Taksiciliğe giden yol: “Başlangıç”
Kitabının giriş bölümünde taksicilik mesleğine nasıl başladığını anlatan Akter, “Hayatımda bir gün taksi süreceğimi aklımın ucundan bile geçirmemiştim. Bir arkadaşımın sohbetiyle başladı her şey. Bana ‘Ne iş yapıyorsun?’ diye sorduğunda, ‘Şu anda bir şey yaptığım yok’ demiştim. O da bana ‘Ehliyetin var, Almancan da var, taksi işini yapabilirsin’ dedi. Altı ay içinde tüm sınavları verip taksiye başladım” sözleriyle mesleğe adım atışını aktarıyor.

Direksiyon başında yazılan hayatlar
Akter, binlerce yolcusuyla yaptığı sohbetlerden doğan hikâyeleri kaleme alırken, “Özgün, sansürsüz ve yalın bir dille yazdım. İnsanların yaşam mücadelesinin fotoğrafını yazıya dökmek istedim” diyor. Kitapta “Ölüm Korkusu”, “Yalnızlık”, “Annemi Çok Erken Kaybettim”, “Evsizler” ve “Bir Hayat Kadını ve Bir Gazini Sendromu” gibi etkileyici hikâyeler öne çıkıyor.

“Biri biner, biri iner… geriye hikâyeler kalır”
Kitabın yazılma fikri ile ilgili bir soruya Akter, şu sözlerle yanıt veriyor:
“Yaşadıklarım bana bu kitabı yazdırdı. Biri biner, biri iner; geriye sadece anlattıkları hikâyeler kalır. Ben de bu yolculukları, kadınların ve erkeklerin farklı dünyalarını, toplumsal ve politik meseleleri, gerçekçilikten ödün vermeden aktardım.”

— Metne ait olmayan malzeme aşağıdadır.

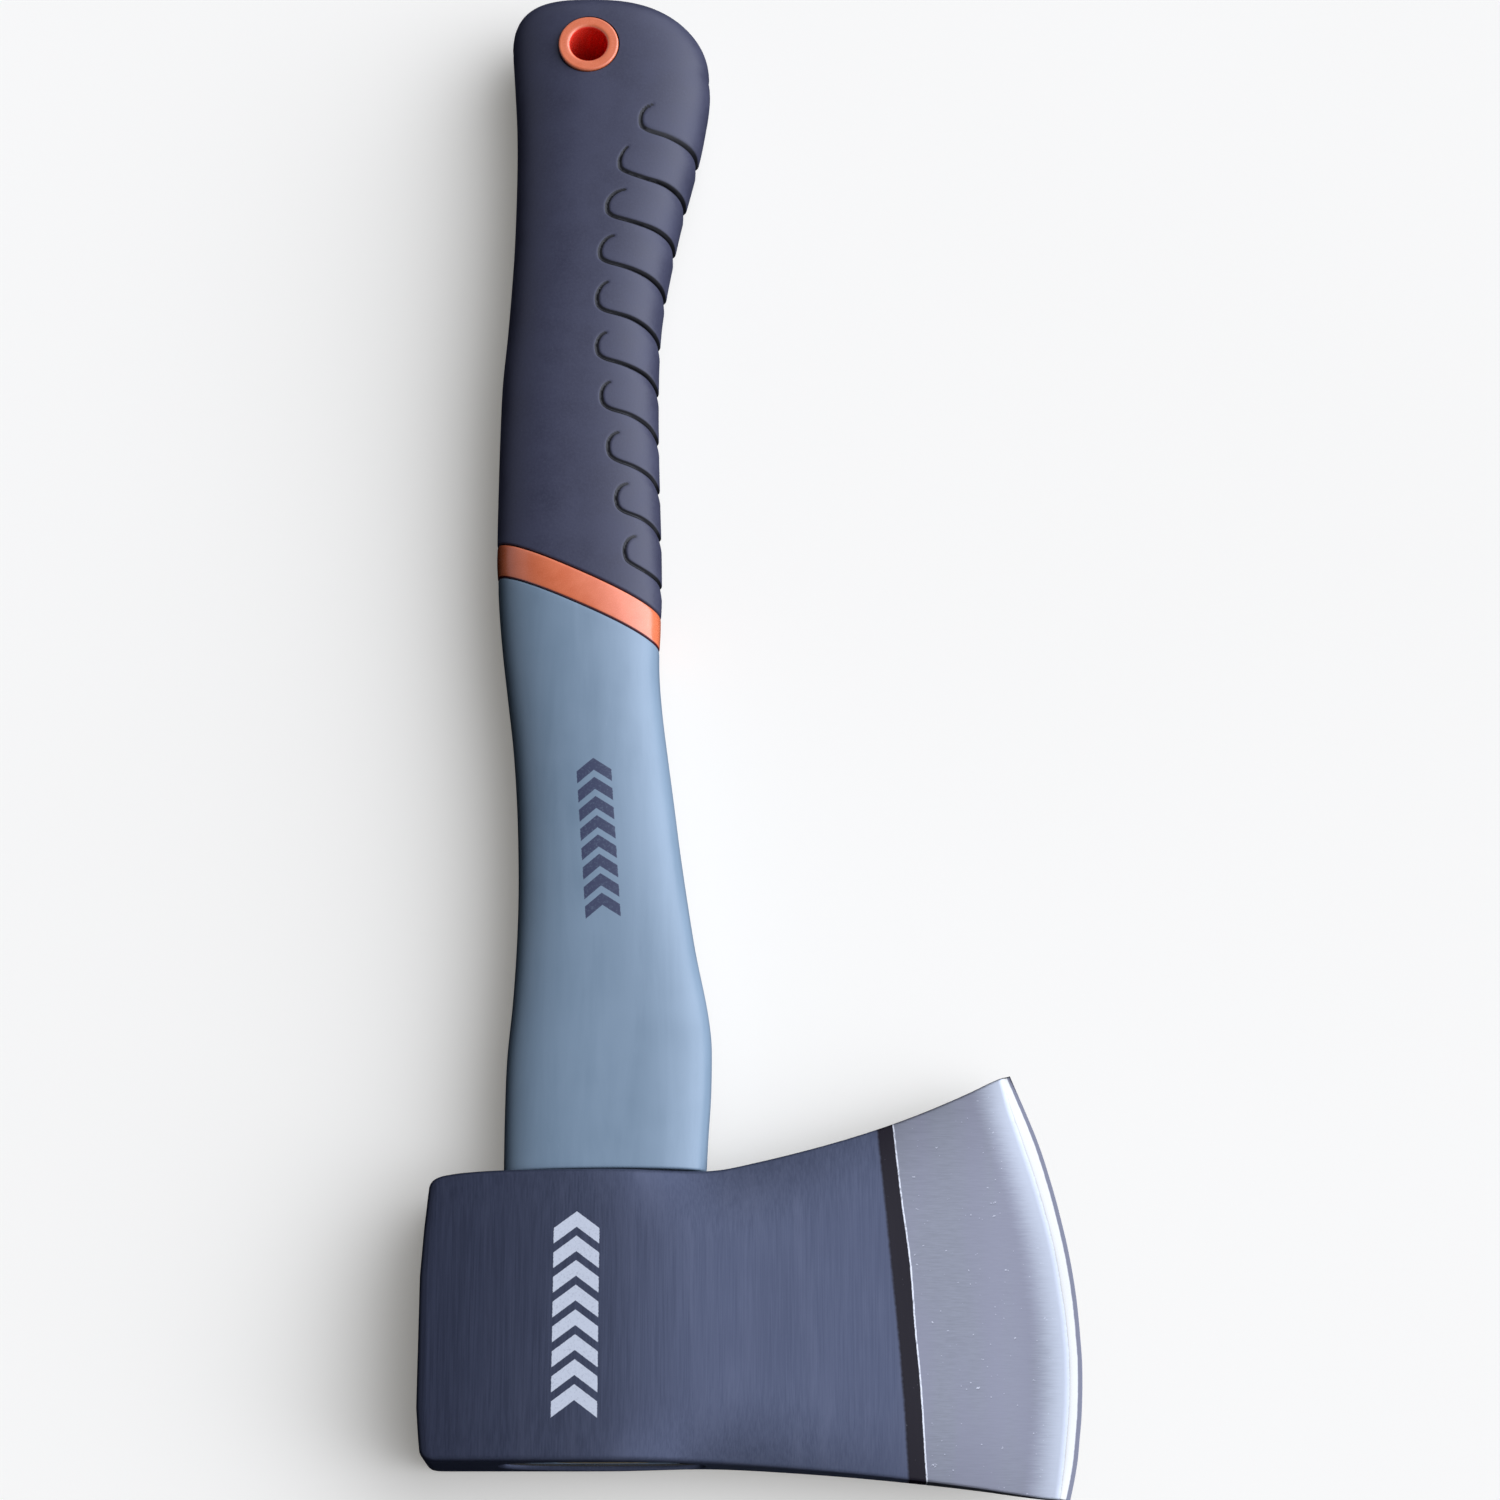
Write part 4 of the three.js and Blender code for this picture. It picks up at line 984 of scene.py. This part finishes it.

Bugün hâlâ Hamburg’da taksi şoförlüğü yapan Akter, yaşadığı ve dinlediği hikâyeleri edebiyat dünyasına taşımaya devam ediyor.
Yazarın yolculuğu
1972 Elazığ doğumlu olan İlhami Akter, 1990 yılında Almanya’ya mülteci olarak geldi. İlk iltica başvurusu reddedilince iki yıl boyunca kaçak yaşadı. Sivil toplum örgütlerinin desteğiyle ikinci başvurusu kabul edildi. 2009’da Alman vatandaşlığına geçen Akter, 2018’de Türkiye’ye yaptığı ziyaret sırasında sosyal medya paylaşımları gerekçesiyle tutuklandı, kısa süre cezaevinde kaldı. Şartlı olarak tahliye sonrası serbest bırakılmasının ardından, yurt dışı yasağı nedeniyle kaçak yollardan vatandaşı olduğu Almanya’ya dönerek yazarlık serüvenine başladı. İlk kitabı, otobiyografik nitelikteki “Erdoğan’ın Hakimlerinden Kaçış” oldu.